= Dataset extract =

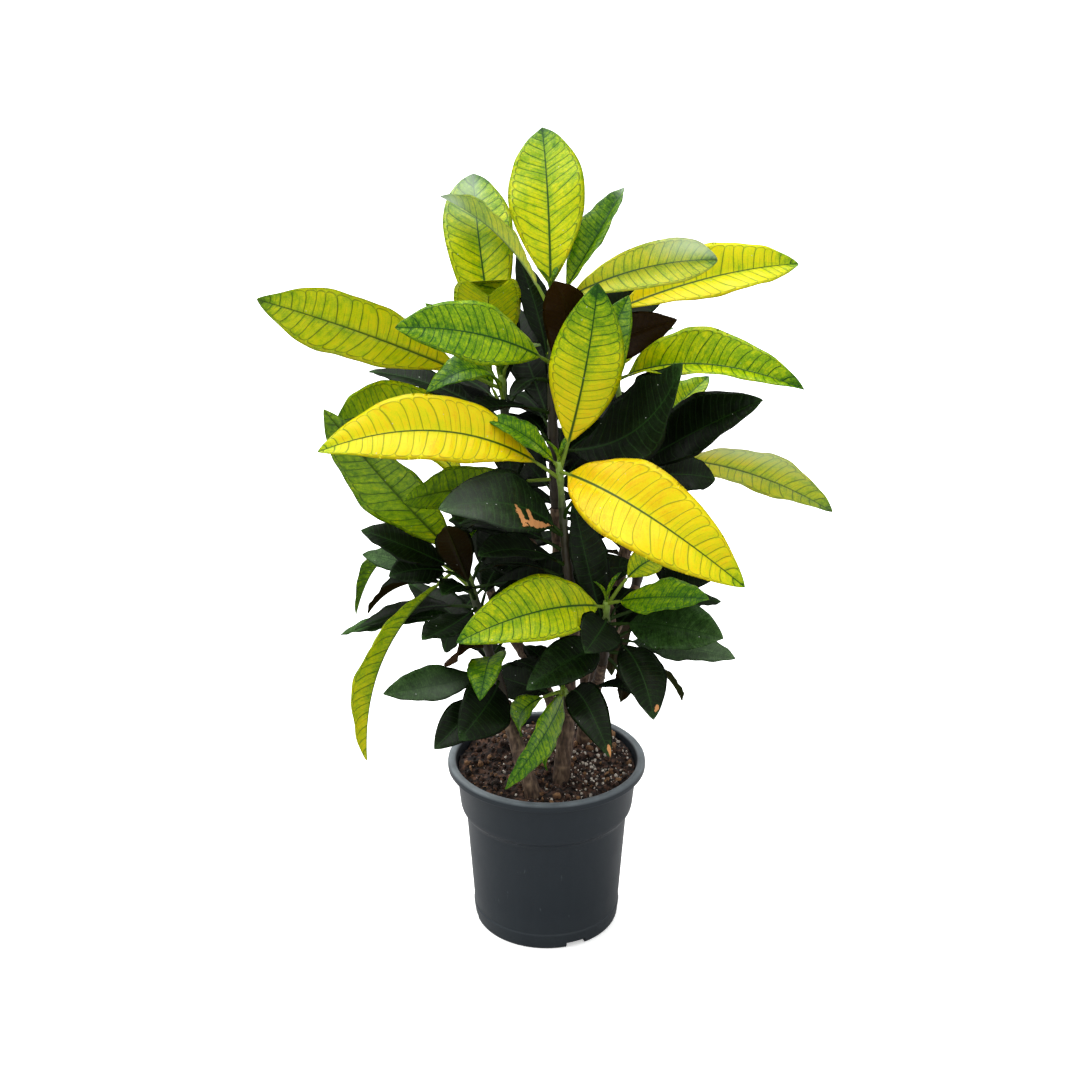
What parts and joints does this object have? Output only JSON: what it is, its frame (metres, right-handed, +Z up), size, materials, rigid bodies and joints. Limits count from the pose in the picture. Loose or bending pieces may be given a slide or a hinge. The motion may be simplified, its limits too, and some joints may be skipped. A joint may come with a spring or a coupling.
{
  "type": "potted croton",
  "caption": "Bushy croton house plant with broad yellow, green and near-black veined leaves on woody stems, in a tapered plastic nursery pot with a rolled rim.",
  "frame": {"origin": "on the ground at the centre of the pot's foot", "axes": "+Z up; the pictured side faces -Y, with +X to the right as seen in the picture"},
  "size_m": [0.57, 0.4415, 0.83],
  "materials": {
    "pot": "matt moulded polypropylene",
    "soil": "loose peat potting mix with perlite",
    "bark": "thin greyish brown bark",
    "old_leaf": "leathery glossy leaf",
    "young_leaf": "leathery satin leaf"
  },
  "bodies": {
    "root": {"pot": "pot", "soil": "soil", "stem_left": "bark", "stem_middle": "bark", "stem_right": "bark", "shoot_top_old": "old_leaf", "shoot_top_young": "young_leaf", "shoot_upper_left_old": "old_leaf", "shoot_upper_left_young": "young_leaf", "shoot_front_old": "old_leaf", "shoot_front_young": "young_leaf", "shoot_left_old": "old_leaf", "shoot_left_young": "young_leaf", "shoot_right_old": "old_leaf", "shoot_right_young": "young_leaf", "shoot_low_right_old": "old_leaf", "shoot_low_right_young": "young_leaf", "shoot_low_front_old": "old_leaf", "shoot_low_front_young": "young_leaf", "shoot_back_old": "old_leaf", "shoot_back_young": "young_leaf", "shoot_back_left_old": "old_leaf", "shoot_back_left_young": "young_leaf", "shoot_back_right_old": "old_leaf", "shoot_back_right_young": "young_leaf"}
  },
  "joints": []
}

= Aim of the exercise =
Look over the listing above. Pick out and copy every line that includes "picture".

= Response to this exercise =
What parts and joints does this object have? Output only JSON: what it is, its frame (metres, right-handed, +Z up), size, materials, rigid bodies and joints. Limits count from the pose in the picture. Loose or bending pieces may be given a slide or a hinge. The motion may be simplified, its limits too, and some joints may be skipped. A joint may come with a spring or a coupling.
  "frame": {"origin": "on the ground at the centre of the pot's foot", "axes": "+Z up; the pictured side faces -Y, with +X to the right as seen in the picture"},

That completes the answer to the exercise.